17. April 2012 at 12:20
@Saturos
ECB and Eurozone
18. April 2012 at 07:32
I think that you can do a nice comparison with what is being said by Soros and what is being done by our politicians. Soros has a great assumption that the “box is broken”, but he refers just to Euro currency. But I can see the connection with the broken box everywhere in the Western (!!) world. There is a clear connection with Canada Real Estate Trends, with Greece, Spain, Italy and as a newcomer also with Hungary. Dolar economy is maintained due to the fact that Dolar is currently irreplaceable. Money is power and currency is the key.

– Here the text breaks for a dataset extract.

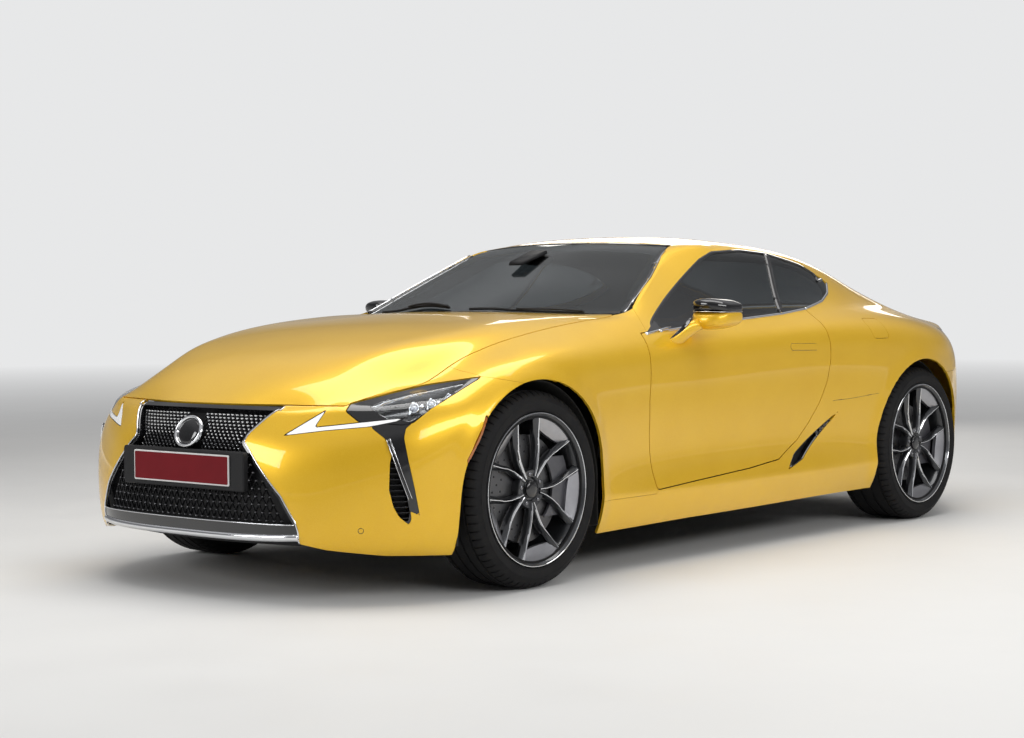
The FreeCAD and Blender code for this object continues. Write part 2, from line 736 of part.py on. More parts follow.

If you quit the currency you would end in a deeper recession than before. EU has to fight, US has to fight, but the system is broken…
19. April 2012 at 07:05
Steve, Thanks for that info.
123, I still think the ECB regrets raising rates in the spring of 2011, but obviously I can’t prove it.
Saturos, Good point.
ISEM, ????
19. April 2012 at 09:08
Scott, in the spring of 2011, Trichet thought the Greece would receive a full bailout with no default.
20. April 2012 at 14:14
123, Then he was a complete idiot–did he not notice the interest rates on Greek debt?
21. April 2012 at 03:27
Scott,
in March 2011, markets reflected a 42% risk-neutral probability of a full bailout with no default. After adjusting for a risk premium, the probability of full bailout was something like 60%.
23. April 2012 at 17:09
123, That proves my point, there was a nearly 50-50 chance of default–why in the world would he ignore that?